Paul: Oh—Japanese judo.
Ryoutsu: Here! Hurry, Youko-chan!
Ryoutsu: Clear your earlier resentment, go!
Youko: B…but……doing that………
Ryoutsu: Don’t reserve yourself. Anyone who lays a hand on you shouldn’t live! Die!
Ryoutsu: Now! We’ll decide this with go—od aim!
Ryoutsu: Ku—almost. Alright, once more!
Ryoutsu: Ah, damn, it was off by a little bit.
Molester: I’m saved……
Voice: Iyahahahaha, great.
Chief: This New Year has become joyous quickly!
Chief: Ryoutsu, you’ve really done it with open arms, hahaha.
Grandma: Really, Ryou-san, I’ve reconsidered you.
Ryoutsu: No, we—ll, it’s natural for police……owow.
Youko: Don’t move for a moment!
Hiromi: Even that foreigner from earlier went home really satisfied. He seemed so happy.
Chief: Now you mention it, didn’t he bring something…?
Chief: Well, isn’t this a gun!
Ryoutsu: Wh…what, it’s a model gun. A toy…
Chief: Right, it really is. It seems so real.
Ryoutsu: Hey, please don’t turn that here!
Chief: Wahahaha, it’s so delightful, Ryoutsu.
Hiromi: Are you alright, papa?
Chief: Owow, somehow……
Ryoutsu: Um…I was merely holding on to it……this is all Nakagawa’s fault…but even so, it seems you won’t believe me…hahahaha.
Chief: Hey!

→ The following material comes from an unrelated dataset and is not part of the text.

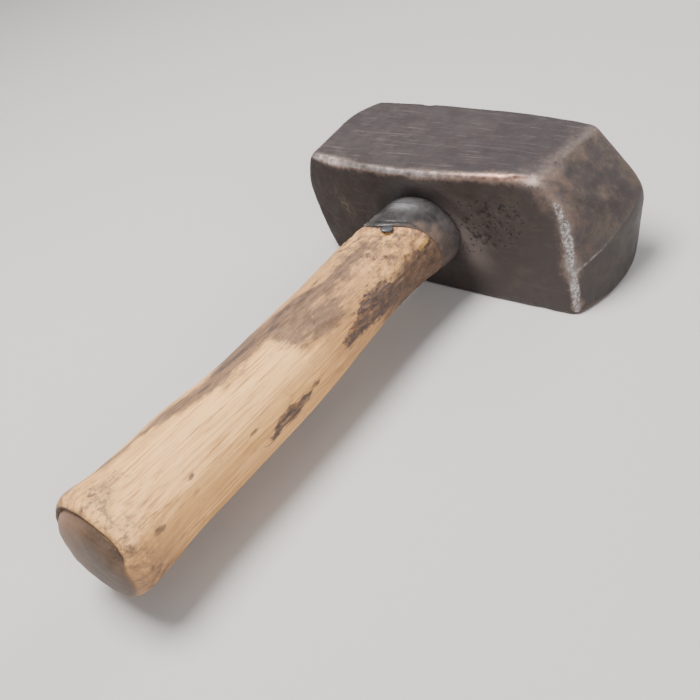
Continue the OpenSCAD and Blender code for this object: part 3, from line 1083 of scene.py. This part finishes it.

Ryoutsu, you—you’re fired—get out of here.
Hiromi: Papa, calm down!
Chief: Quiet! Pipe down! Shut up! Women shouldn’t interfere!

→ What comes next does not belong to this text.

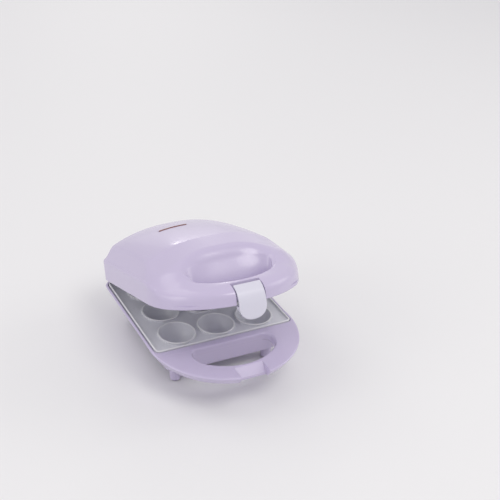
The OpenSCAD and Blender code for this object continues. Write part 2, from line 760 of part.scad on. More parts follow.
// Opening of the grip, with a finger scoop that is widest in the middle
module lid_opening() {
    translate([0, 0, lid_gap - 1]) linear_extrude(height = dome_h) opening(lid_opening_back);
    intersection() {
        translate([0, -handle_cy, lid_gap]) cylinder(h = dome_h, r = opening_r + 0.5, $fn = 120);
        translate([0, -scoop_y, scoop_z]) rotate([0, 90, 0]) rotate_extrude($fn = 96)
            polygon([[0, -50], [20, -50], [25, -45], [29, -38], [31.6, -30], [scoop_r - 0.7, -20],
                [scoop_r, -8],
                [scoop_r, 8], [scoop_r - 0.7, 20], [31.6, 30], [29, 38], [25, 45], [20, 50], [0, 50]]);
    }
}

module lid_shell() {
    color(lavender) on_lid() difference() {
        lid_block();
        difference() {
            lid_cavity();
            at_lid_screws() translate([0, 0, frame_lift + frame_t + 0.1]) cylinder(h = 40, r = 4.2);
        }
        lid_opening();
        translate([0, 0, lid_gap - 1]) linear_extrude(height = frame_lift + frame_t + 1.1 - lid_gap)
            difference() {
                outline(frame_slot);
                opening(lid_opening_back, wall_t);
            }
        translate([-latch_cut_half, -front_reach, 0])
            cube([2 * latch_cut_half, front_reach - latch_back, 40]);
        translate([0, -latch_pin_y, latch_pin_h]) x_rod(-latch_cut_half - 5, 2 * latch_cut_half + 10,
            latch_pin_d / 2 + 0.02);
        lens_block(0);
        for (s = [-1, 1]) translate([s * hinge_x - lug_w / 2 - 0.6, rear_y - 6, 0])
            cube([lug_w + 1.2, 8, 12.5]);
        translate([sleeve_x - sleeve_d / 2 - 1, rear_y - 6, 0]) cube([sleeve_d + 2, 8, hinge_h + 14]);
        at_lid_screws() cylinder(h = 12.3, r = screw_r + 0.1);
        at_tongues() translate([-4.8, 0, -seat_clear]) cube([9.6, 2.4, 1.6 + 2 * seat_clear]);
    }
}

module at_lid_screws() {
    for (a = [-60, -30, 30, 60]) translate([0, -handle_cy, 0]) rotate([0, 0, a - 90])
        translate([half_w - bar_w / 2 - 1.5, 0, 0]) children();
}

// Places of the two tongues that hold the rear of the frame in the rear wall
module at_tongues() {
    for (s = [-1, 1]) translate([s * half_pitch, rear_y - wall_t - 1.3, 12]) children();
}

module at_lens() {
    translate([lens_x, lens_y, dome(lens_x, lens_y)]) children();
}

module lens_block(clear) {
    at_lens() translate([-lens_l / 2 + clear, -lens_w / 2 + clear, -14])
        cube([lens_l - 2 * clear, lens_w - 2 * clear, 14.4]);
}

module indicator_lens() {
    color("#8a3f3a") on_lid() lens_block(seat_clear);
}

// Holder that is pressed onto the foot of the window and carries the two lamps
module lamp_holder() {
    color(pale) on_lid() at_lens() difference() {
        translate([-lens_l / 2 - 3, -lamp_case_w / 2, -lamp_foot])
            cube([lens_l + 6, lamp_case_w, lamp_case_h]);
        translate([-lens_l / 2, -lamp_bore / 2, -lamp_foot + 1.5]) cube([lens_l, lamp_bore, lamp_bore]);
        translate([-lens_l / 2, -lens_w / 2, lamp_case_h - lamp_foot - 3.5]) cube([lens_l, lens_w, 5]);
        for (s = [-1, 1]) translate([s * (lamp_half + 1), 0, -lamp_foot - 1]) cylinder(h = 4, r = 1);
    }
}

module neon_lamps() {
    color("#d98a5a") on_lid() at_lens()
        for (s = [-1, 1]) translate([s * lamp_half, 0, -lamp_foot + 4]) {
            x_rod(-5, 10, 2.4);
            x_rod(4, 2.2, 1);
        }
}

module lid_frame() {
    z0 = frame_lift;
    color(lavender) on_lid() difference() {
        union() {
            translate([0, 0, z0]) linear_extrude(height = frame_t) difference() {
                outline(frame_slot + frame_clear);
                plate_plan(plate_clear);
                opening(lid_opening_back, wall_t + frame_clear);
                translate([-latch_cut_half - 0.4, -front_reach])
                    square([2 * latch_cut_half + 0.8, front_reach - latch_back + 1.5]);
            }
            for (s = [-1, 1]) {
                frame_post(s, -tub_front + 1.6, -plate_front - plate_clear - 0.3, -boss_y_front + 5.5);
                frame_post(s, plate_rear + plate_clear + 0.3, rear_y - wall_t - 1.2, boss_y_rear - 5.5);
                translate([s * hinge_x, 0, 0])
                    eye(lug_w, 6, [[hinge_y - 2, hinge_h + 5.5], [hinge_y, hinge_h - 6],
                    [rear_y - 3, frame_lift], [rear_y - 7, frame_lift], [rear_y - 7, hinge_h + 5.5]]);
            }
            at_tongues() translate([-4.5, -1, 0]) cube([9, 3.2, 1.6]);
        }
        for (s = [-1, 1]) translate([0, hinge_y, hinge_h])
            x_rod(s * hinge_x - 10, 20, hinge_pin_d / 2 + pin_clear);
        at_bosses() translate([0, 0, 10]) cylinder(h = 20, r = screw_r + 0.4);
        at_lid_screws() translate([0, 0, 0]) cylinder(h = 10, r = screw_r + 0.3);
        at_lid_screws() translate([0, 0, z0 - 1]) cylinder(h = 1.9, r = head_r + 0.2);
    }
}

// Post beside the plate with a shelf over the plate's boss
module frame_post(s, y0, y1, y2) {
    w = 13;
    x = s * half_pitch - w / 2;
    translate([x, y0, frame_lift]) cube([w, y1 - y0, lid_boss_h + shelf_t - frame_lift]);
    translate([x, min(y0, y2), lid_boss_h]) cube([w, max(y1, y2) - min(y0, y2), shelf_t]);
}

module lid_screws() {
    color(steel) on_lid() at_lid_screws() translate([0, 0, frame_lift + 0.85])
        screw(screw_r, head_r, 0.8, 8.5);
}

// The upper plate and what is fixed to it are the lower ones turned over
module turned() {
    on_lid() translate([0, 0, plate_stand + plate_gap]) mirror([0, 0, 1]) children();
}

module upper_plate() {
    color(coat) turned() cooking_plate();
}

module upper_heater() {
    color(steel) turned() heater();
}

module upper_clamps() {
    color(steel) turned() clamps();
}

module upper_clamp_screws() {
    color(steel) turned() clamp_screws();
}

module upper_plate_screws() {
    color(steel) turned() plate_screws();
}

module upper_shield() {
    color(steel) turned() shield();
}

module thermostat() {
    color(black) turned() {
        sensor_flange(thermostat_r, thermostat_h);
        at_sensor() for (s = [-1, 1])
            translate([s * (thermostat_r - 4) - 2.4, -0.4,
                -ring_h - plate_t - 2 - seat_clear - thermostat_h - blade_h])
                cube([4.8, 0.8, blade_h + 0.2]);
    }
}

module thermostat_screws() {
    color(steel) turned() at_sensor() for (s = [-1, 1])
        translate([s * sensor_half, 0, -ring_h - plate_t - 2 - seat_clear - 1.05]) screw(1, 2.2, 1.4, 4);
}

// Side view of the latch: a plate that follows the grip, with a hook turned in at the foot
module latch_profile() {
    f = lid_reach;
    g = ramp_front;
    foot = -latch_drop;
    outer = [for (d = [8:-2:0]) [-f + d - 0.2, grip_edge(d) + 0.25]];
    inner = [for (d = [2:2:8]) [-f + d + latch_t * 0.85 - 0.25 * d / 8,
        grip_edge(d) - latch_t * (0.2 + 0.08 * d)]];
    polygon(concat(outer, [[-f - 0.4, grip_face_h - 1.5], [-g - 1 - latch_t + 0.7, 0],
        [-g - 1 - latch_t, -6],
        [-g - 1 - latch_t, foot + 3], [-g - latch_t, foot + 0.8], [-g - latch_t + 2, foot],
        [-g + 3.4, foot], [-g + 4.2, foot + 0.8], [-g + 4.2, foot + 3.3], [-g + 3, foot + 3.3],
        [-g + 2.2, foot + 2.3], [-g - 0.2, foot + 2.3], [-g - 1, foot + 3.4], [-g - 1, -6],
        [-g - 0.3, 0], [-f + latch_t * 0.85, grip_face_h - 2]], inner));
    translate([-latch_pin_y, latch_pin_h]) circle(r = latch_pin_d / 2 + 1.7);
}

module latch() {
    w = latch_w / 2;
    r = w - 1.5;
    color(pale) on_lid() difference() {
        intersection() {
            rotate([90, 0, 90]) translate([0, 0, -w]) linear_extrude(height = latch_w) latch_profile();
            translate([0, -lid_reach + 30, 0]) rotate([90, 0, 0]) linear_extrude(height = 60) {
                translate([-w, -latch_drop + r]) square([2 * w, 60]);
                translate([-w + r, -latch_drop - 1]) square([2 * (w - r), 60]);
                for (s = [-1, 1]) translate([s * (w - r), -latch_drop + r]) circle(r = r);
            }
        }
        translate([0, -latch_pin_y, latch_pin_h]) x_rod(-30, 60, latch_pin_d / 2 + pin_clear);
    }
}

module latch_pin() {
    color(steel) on_lid() translate([0, -latch_pin_y, latch_pin_h])
        x_rod(-latch_cut_half - 4.5, 2 * latch_cut_half + 9, latch_pin_d / 2);
}

base_shell();
bottom_cover();
foot_pads();
cover_screws();
lower_plate();
lower_plate_screws();
lower_heater();
lower_clamps();
lower_clamp_screws();
lower_shield();
thermal_fuse();
fuse_clip();
fuse_screws();
terminal_block();
cord_bush();
hinge_pins();
base_sleeve();
lid_shell();
lid_frame();
lid_screws();
upper_plate();
upper_plate_screws();
upper_heater();
upper_clamps();
upper_clamp_screws();
upper_shield();
thermostat();
thermostat_screws();
indicator_lens();
lamp_holder();
neon_lamps();
lid_sleeve();
latch();
latch_pin();
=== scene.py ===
# %% [markdown]
# # A cake pop maker
#
# The CAD model already has every piece at its true size. This lesson dresses it: the plastic mouldings get
# their soft edges, the plates their coating, and small repeated pieces are grown by Geometry Nodes.
# Every length below is in millimetres until a mesh is made, because that is how a mould is drawn.

import json
import math
import time
from itertools import combinations

import bpy
import numpy as np
from mathutils import Euler, Matrix, Vector


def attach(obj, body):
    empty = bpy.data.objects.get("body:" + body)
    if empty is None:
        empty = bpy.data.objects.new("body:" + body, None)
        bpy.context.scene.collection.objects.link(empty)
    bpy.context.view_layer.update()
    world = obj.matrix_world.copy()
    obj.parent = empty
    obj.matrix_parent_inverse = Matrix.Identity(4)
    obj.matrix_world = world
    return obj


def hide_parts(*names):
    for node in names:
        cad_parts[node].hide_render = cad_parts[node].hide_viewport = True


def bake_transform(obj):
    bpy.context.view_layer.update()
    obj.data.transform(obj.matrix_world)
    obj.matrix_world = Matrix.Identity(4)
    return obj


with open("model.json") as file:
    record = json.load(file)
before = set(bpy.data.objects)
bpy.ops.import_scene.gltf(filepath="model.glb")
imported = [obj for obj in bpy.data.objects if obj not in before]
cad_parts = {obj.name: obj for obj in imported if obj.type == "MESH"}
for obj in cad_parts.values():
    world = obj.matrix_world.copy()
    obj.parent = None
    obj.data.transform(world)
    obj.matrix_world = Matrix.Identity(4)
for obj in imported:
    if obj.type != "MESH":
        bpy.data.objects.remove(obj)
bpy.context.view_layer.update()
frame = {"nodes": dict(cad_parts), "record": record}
started = time.time()

# %% [markdown]
# ## Two ways to hold the lid
#
# Mouldings are drawn about the middle well with the lid shut: x across, y towards the hinge, z up from the
# rim of the base. The base is only shifted into the model's frame. The lid is also turned about the hinge,
# because it stands ajar. Keeping both as 4 x 4 matrices lets one formula describe a piece once, in the
# position where its numbers are simple.

# %% From the drawing to the model
MM = 0.001
RIM_Z = 43.0
SHIFT_Y = 22.15
HINGE_Y = 86.0
HINGE_Z = 4.0
AJAR = math.radians(19)
LID_FRONT_Y = -128.5
LID_EDGE_Z = 0.8

base_place = Matrix.Translation((0, SHIFT_Y * MM, RIM_Z * MM)) @ Matrix.Scale(MM, 4)
lid_place = (
    base_place
    @ Matrix.Translation((0, HINGE_Y, HINGE_Z))
    @ Matrix.Rotation(-AJAR, 4, "X")
    @ Matrix.Translation((0, -HINGE_Y, -HINGE_Z))
)
front_edge = lid_place @ Vector((0, LID_FRONT_Y, LID_EDGE_Z))
print("lid's front edge stands", round(front_edge.z / MM, 1), "mm above the table")

# %% [markdown]
# ## Rounding without a bevel tool
#
# A moulded part has a small radius on every edge, since plastic doesn't fill a sharp corner. Bevels on a
# mesh full of cuts break easily. Here a solid is instead a field: a function that is negative inside the
# plastic and positive outside. Two fields meet in a rounded corner with one line of algebra, however
# complicated the two surfaces are. The mesh is only made at the end, where the field is zero.

# %% Rounded corners, joins and cuts
def rounded_corner(a, b, radius):
    """Where both fields are negative, with the outside corner rounded."""
    over = np.hypot(np.maximum(a + radius, 0), np.maximum(b + radius, 0))
    return np.minimum(-radius, np.maximum(a, b)) + over


def rounded_join(a, b, radius):
    """Where either field is negative, with the inside corner filled to a radius."""
    return -rounded_corner(-a, -b, radius)


def rounded_cut(a, b, radius):
    """Field a with b taken away, and the lip of the cut rounded."""
    return rounded_corner(a, -b, radius)


shaved = rounded_corner(-0.5, -0.5, radius=2)
print(f"0.5 mm inside two walls, a corner of radius 2 mm has already ended by {shaved:.2f} mm")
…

TN: Let me just ask this question: why the heck would Nakagawa not tell Paul that he is out of town? None of the chaos in this chapter really would have happened if Nakagawa got in contact with Paul, told him "going away to Switzerland for New Years, be back later", and prevented that long-haired hippie foreigner from dropping off strange guns that get Ryoutsu in trouble! That sort of bugged me...but other than that, it was actually a fun chapter aside from the stupid technicality of Nakagawa being stupid enough to let someone drop in unannounced for the Kameari station workers. The running gag of Paul's intrigue of Japanese culture did work (luckily it's his only appearance so at least he had the chance to have this quirk) and, strangely enough, I actually really like the further development of the relationship between Ryoutsu and Youko. (makes me wonder badly why she never really stuck around...) I sort of didn't mind Hiromi being in it again either but she seemed more to either yell at her dad or be hit on by Paul...but hey, when in cute Japanese dress for New Years, these things happen.